*** Information supplied ***

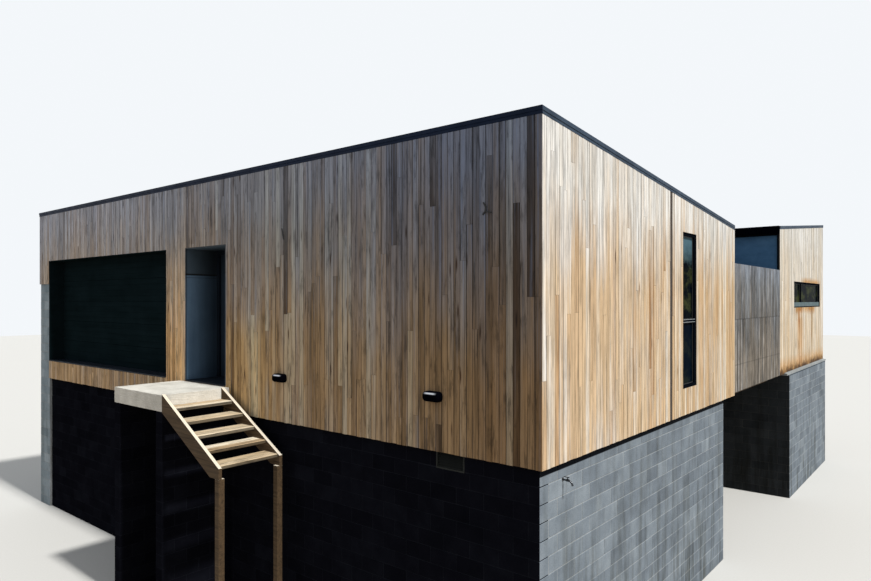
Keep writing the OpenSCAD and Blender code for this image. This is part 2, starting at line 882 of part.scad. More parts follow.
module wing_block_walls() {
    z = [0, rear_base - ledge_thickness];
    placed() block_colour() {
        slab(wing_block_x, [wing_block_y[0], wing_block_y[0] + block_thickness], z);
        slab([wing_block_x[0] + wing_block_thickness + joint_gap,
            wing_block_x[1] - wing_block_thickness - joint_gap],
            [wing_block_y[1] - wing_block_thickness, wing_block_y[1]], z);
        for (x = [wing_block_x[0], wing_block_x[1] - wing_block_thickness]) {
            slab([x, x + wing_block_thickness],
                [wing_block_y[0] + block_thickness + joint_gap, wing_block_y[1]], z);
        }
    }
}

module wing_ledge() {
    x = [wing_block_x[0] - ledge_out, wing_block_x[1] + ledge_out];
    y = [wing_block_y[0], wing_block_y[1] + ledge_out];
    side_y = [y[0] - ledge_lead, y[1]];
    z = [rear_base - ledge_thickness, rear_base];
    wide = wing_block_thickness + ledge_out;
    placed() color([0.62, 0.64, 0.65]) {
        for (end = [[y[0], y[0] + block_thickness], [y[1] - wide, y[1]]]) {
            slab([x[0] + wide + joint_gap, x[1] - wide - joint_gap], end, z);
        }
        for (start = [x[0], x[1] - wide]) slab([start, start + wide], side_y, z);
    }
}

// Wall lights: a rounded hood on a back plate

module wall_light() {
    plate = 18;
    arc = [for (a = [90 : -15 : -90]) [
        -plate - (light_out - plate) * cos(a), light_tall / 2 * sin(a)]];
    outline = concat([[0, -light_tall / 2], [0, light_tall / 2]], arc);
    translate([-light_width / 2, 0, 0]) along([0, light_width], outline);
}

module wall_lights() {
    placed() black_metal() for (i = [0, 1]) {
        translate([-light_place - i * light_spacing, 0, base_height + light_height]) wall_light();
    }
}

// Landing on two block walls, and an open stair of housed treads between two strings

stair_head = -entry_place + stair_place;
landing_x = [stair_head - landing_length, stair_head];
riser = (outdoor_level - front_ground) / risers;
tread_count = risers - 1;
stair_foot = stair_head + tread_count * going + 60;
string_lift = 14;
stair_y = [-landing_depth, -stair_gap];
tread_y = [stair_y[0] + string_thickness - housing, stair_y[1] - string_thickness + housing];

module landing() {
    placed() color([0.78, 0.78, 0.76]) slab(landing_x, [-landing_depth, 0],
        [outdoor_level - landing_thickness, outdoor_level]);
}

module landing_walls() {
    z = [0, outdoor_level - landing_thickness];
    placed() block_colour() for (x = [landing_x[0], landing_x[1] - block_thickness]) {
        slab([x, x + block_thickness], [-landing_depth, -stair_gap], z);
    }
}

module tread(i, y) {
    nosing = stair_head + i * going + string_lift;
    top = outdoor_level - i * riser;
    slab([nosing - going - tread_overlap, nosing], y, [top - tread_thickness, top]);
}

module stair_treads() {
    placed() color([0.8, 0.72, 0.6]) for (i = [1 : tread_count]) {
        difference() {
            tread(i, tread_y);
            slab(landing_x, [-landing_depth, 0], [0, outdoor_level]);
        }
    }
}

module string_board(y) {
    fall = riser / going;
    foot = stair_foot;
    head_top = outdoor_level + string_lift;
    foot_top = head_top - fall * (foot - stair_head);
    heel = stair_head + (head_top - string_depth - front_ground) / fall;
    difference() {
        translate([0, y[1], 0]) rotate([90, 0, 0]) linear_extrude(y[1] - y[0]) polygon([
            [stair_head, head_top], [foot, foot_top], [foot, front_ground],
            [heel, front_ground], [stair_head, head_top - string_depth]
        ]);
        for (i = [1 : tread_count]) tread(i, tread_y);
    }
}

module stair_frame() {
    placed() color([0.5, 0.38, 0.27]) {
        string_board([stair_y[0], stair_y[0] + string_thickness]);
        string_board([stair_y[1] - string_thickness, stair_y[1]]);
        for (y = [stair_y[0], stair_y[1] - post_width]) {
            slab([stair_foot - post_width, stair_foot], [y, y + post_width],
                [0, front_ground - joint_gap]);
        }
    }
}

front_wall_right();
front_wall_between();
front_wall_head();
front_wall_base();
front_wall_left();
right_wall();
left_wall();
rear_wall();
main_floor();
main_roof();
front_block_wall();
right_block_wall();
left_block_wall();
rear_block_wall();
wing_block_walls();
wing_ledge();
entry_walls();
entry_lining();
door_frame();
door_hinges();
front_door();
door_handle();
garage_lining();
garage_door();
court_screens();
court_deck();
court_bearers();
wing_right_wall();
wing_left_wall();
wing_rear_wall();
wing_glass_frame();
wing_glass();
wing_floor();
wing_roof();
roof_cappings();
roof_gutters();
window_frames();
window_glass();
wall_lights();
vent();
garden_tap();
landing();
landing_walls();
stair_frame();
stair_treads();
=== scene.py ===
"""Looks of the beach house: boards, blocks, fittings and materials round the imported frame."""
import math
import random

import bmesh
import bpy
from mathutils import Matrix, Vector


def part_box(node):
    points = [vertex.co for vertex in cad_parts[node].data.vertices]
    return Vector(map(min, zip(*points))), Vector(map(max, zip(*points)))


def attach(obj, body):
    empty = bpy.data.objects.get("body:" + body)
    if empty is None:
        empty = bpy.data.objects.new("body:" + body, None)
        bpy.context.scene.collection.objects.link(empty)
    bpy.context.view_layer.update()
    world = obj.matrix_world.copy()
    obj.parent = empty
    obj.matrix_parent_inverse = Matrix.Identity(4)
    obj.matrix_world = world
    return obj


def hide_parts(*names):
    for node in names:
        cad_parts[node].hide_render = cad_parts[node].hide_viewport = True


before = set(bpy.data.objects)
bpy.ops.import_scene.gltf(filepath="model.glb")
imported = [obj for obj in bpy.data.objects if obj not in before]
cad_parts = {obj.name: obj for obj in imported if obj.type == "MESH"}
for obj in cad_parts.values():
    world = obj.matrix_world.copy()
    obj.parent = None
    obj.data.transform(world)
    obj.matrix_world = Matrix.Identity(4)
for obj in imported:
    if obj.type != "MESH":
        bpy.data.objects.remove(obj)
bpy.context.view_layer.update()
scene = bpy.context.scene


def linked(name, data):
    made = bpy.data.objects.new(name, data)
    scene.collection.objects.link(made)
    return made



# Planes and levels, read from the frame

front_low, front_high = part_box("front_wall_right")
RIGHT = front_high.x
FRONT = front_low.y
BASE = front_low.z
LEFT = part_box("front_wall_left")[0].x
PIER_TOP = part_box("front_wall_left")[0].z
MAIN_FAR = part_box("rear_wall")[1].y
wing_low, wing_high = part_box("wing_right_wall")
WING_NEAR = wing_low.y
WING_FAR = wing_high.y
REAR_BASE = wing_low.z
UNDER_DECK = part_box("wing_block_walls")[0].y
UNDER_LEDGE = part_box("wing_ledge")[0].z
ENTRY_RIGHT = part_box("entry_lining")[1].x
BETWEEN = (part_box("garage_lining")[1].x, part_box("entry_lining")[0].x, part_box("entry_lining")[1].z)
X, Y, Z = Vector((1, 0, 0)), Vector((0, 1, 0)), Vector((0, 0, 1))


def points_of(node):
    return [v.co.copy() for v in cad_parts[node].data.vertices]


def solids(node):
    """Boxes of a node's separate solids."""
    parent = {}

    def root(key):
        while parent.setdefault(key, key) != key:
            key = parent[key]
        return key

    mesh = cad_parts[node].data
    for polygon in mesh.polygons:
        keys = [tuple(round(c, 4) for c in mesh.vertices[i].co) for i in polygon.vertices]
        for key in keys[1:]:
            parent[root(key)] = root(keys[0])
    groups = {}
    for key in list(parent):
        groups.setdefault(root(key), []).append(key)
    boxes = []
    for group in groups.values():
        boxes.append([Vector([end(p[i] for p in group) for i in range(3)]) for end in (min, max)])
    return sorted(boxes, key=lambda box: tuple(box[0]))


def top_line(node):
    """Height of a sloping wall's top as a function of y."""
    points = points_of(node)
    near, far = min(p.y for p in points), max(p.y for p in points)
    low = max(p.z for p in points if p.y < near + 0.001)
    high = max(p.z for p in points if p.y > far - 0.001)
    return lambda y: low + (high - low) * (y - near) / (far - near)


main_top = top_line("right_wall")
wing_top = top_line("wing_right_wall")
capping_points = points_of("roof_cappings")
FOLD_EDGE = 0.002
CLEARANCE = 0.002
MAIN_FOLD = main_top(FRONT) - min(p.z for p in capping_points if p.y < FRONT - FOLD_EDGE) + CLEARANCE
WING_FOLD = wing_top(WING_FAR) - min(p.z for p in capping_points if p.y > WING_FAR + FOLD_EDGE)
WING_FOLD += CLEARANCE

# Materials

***

Your task is to output exactly the lines from the one with "front_wall_right();" through the one with "before = set(bpy.data.objects)", counting both ends.

front_wall_right();
front_wall_between();
front_wall_head();
front_wall_base();
front_wall_left();
right_wall();
left_wall();
rear_wall();
main_floor();
main_roof();
front_block_wall();
right_block_wall();
left_block_wall();
rear_block_wall();
wing_block_walls();
wing_ledge();
entry_walls();
entry_lining();
door_frame();
door_hinges();
front_door();
door_handle();
garage_lining();
garage_door();
court_screens();
court_deck();
court_bearers();
wing_right_wall();
wing_left_wall();
wing_rear_wall();
wing_glass_frame();
wing_glass();
wing_floor();
wing_roof();
roof_cappings();
roof_gutters();
window_frames();
window_glass();
wall_lights();
vent();
garden_tap();
landing();
landing_walls();
stair_frame();
stair_treads();
=== scene.py ===
"""Looks of the beach house: boards, blocks, fittings and materials round the imported frame."""
import math
import random

import bmesh
import bpy
from mathutils import Matrix, Vector


def part_box(node):
    points = [vertex.co for vertex in cad_parts[node].data.vertices]
    return Vector(map(min, zip(*points))), Vector(map(max, zip(*points)))


def attach(obj, body):
    empty = bpy.data.objects.get("body:" + body)
    if empty is None:
        empty = bpy.data.objects.new("body:" + body, None)
        bpy.context.scene.collection.objects.link(empty)
    bpy.context.view_layer.update()
    world = obj.matrix_world.copy()
    obj.parent = empty
    obj.matrix_parent_inverse = Matrix.Identity(4)
    obj.matrix_world = world
    return obj


def hide_parts(*names):
    for node in names:
        cad_parts[node].hide_render = cad_parts[node].hide_viewport = True


before = set(bpy.data.objects)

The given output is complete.